The purpose of the data interpretation stage is to determine information about the subsurface geology of the earth from the processed seismic data. For example, data interpretation may be used to determine the general geologic structure of a subsurface region, or to locate potential hydrocarbon reservoirs, or to guide the development of an already discovered reservoir. Obviously, the data interpretation stage cannot be successful unless the processed seismic data provide an accurate representation of the subsurface geology.
Typically, some form of seismic migration (also known as “imaging”) must be performed during the data processing stage in order to accurately position the subsurface seismic reflectors. The need for seismic migration arises because variable seismic velocities and dipping reflectors cause seismic reflections in unmigrated seismic images to appear at incorrect locations. Seismic migration is an inversion operation in which the seismic reflections are moved or “migrated” to their true subsurface positions.
There are many different seismic migration techniques. Some of these migration techniques are applied after common-midpoint (CMP) stacking of the data traces. (As is well known, CMP stacking is a data processing procedure in which a plurality of seismic data traces having the same source-receiver midpoint but different offsets are summed to form a stacked data trace that simulates a zero-offset data trace for the midpoint in question.) Such “poststack” migration can be done, for example, by integration along diffraction curves (known as “Kirchhoff” migration), by numerical finite difference or phase-shift downward-continuation of the wavefield, or by equivalent operations in frequency-wavenumber or other domains.
Conversely, other seismic migration techniques are applied before stacking of the seismic data traces. In other words, these “prestack” migration techniques are applied to the individual nonzero-offset data traces and the migrated results are then stacked to form the final image. Prestack migration typically produces better images than poststack migration. However, prestack migration is generally much more expensive than poststack migration. Accordingly, the use of prestack migration has typically been limited to situations where poststack migration does not provide an acceptable result, e.g., where the reflectors are steeply dipping.
In some cases, reflector dip can exceed 90 degrees. As is well known in the seismic prospecting art, it may be possible to image these “overturned” reflectors using data from seismic “turning rays.” Prestack migration techniques must be used in order to obtain an accurate image of overturned reflectors from seismic turning ray data.
There are two general types of prestack migration, prestack time migration and prestack depth migration. A background seismic wave propagation velocity model to describe the seismic wave propagation velocity in the subsurface is needed in the seismic imaging. In a region where the subsurface seismic wave velocity varies only in the vertical direction, the seismic imaging method used is pre-stack time migration (PSTM). In a region where the subsurface seismic wave propagation velocity varies in both vertical and lateral (or horizontal) direction, pre-stack depth migration (PSDM), needs to be used to give accurate results.
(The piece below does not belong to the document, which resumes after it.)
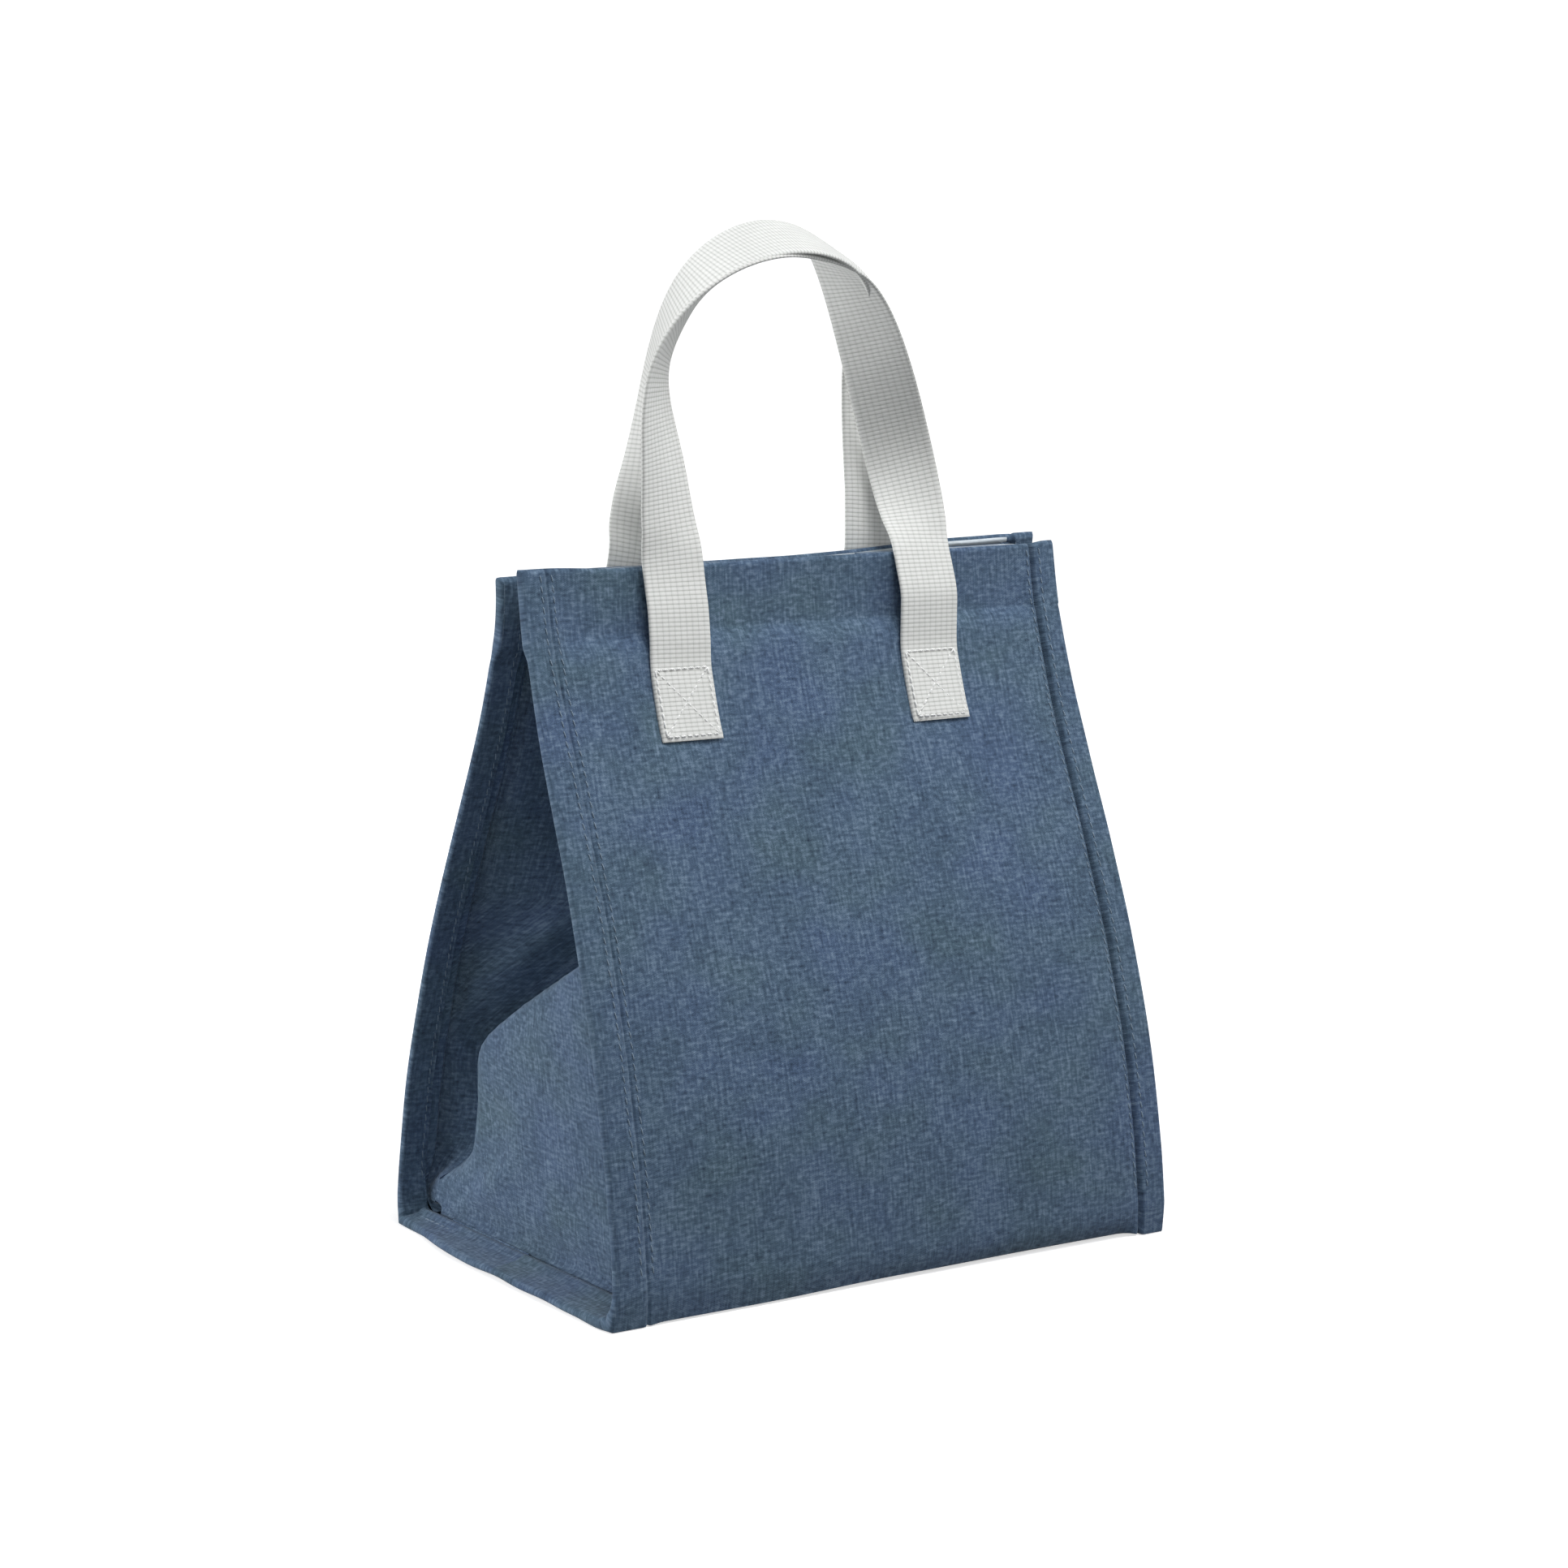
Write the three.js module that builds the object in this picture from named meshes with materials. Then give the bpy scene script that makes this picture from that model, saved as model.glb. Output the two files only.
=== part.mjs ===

Both vertical time and lateral position errors occur in time migration whenever there are lateral velocity variations in the subsurface. See, for example, “Plumes: Response of Time Migration to Lateral Velocity Variation”, by Bevc, et al., Geophysics 60, pp. 1118-1127 (1995); or “Systematics of Time Migration Errors”, by Black and Brzostowski, Geophysics 59, pp. 1419-1434 (1994). Mild lateral velocity variations may be approximately compensated by interpolating multiple velocity functions or multiple travel time tables from different locations when the PSTM is performed in space domain, as in the Kirchhoff summation algorithm. See, for example, Seismic Data Processing, by O. Yilmaz, Society of Exploration Geophysics, pages 269-271 (1987). A common offset seismic section is defined as the seismic section of the same source-receiver spacing (offset). PSTM of a common offset section in the frequency-wavenumber (k,ω) domain is much more efficient than in real space. See, for example, “Recursive Wavenumber-Frequency Migration”, by Kim, et al., Geophysics 54, pp. 319-329 (1989); or the Finn and Winbow reference cited below. However, there is no known way to treat mild lateral velocity variations in the Fourier domain similar to the methods used in the space domain. Very often, the water bottom may have a small dip in a marine survey, or the subsurface velocity may have an increasing or decreasing trend along a specific lateral direction. These lateral velocity variations are usually big enough to cause errors, particularly in the lateral position of steeply dipping reflectors, when the traditional PSTM is applied using a single laterally-invariant velocity function. Full PSDM will properly position seismic images. However it is far more expensive than PSTM.
A current method used to compensate the errors caused by the mild lateral velocity variations is to do residual move-out correction (lining up images of different offsets by shifting the image vertically) before the final stack (adding images of different offsets together). The purpose of this residual move-out correction is to enhance the final stack image. It can not correct the lateral position error. It can not focus diffraction energy correctly. Therefore, it will loose the sharpness of fault images and give incorrect reflector dips (Bevc, 1995). The correction to the lateral velocity variations should be incorporated into the migration operator in order to correct both the vertical time error and the lateral positioning error.
What is needed is a practical method for accounting for mild lateral velocity variations in the frequency-wavenumber domain. The present invention provides such a method.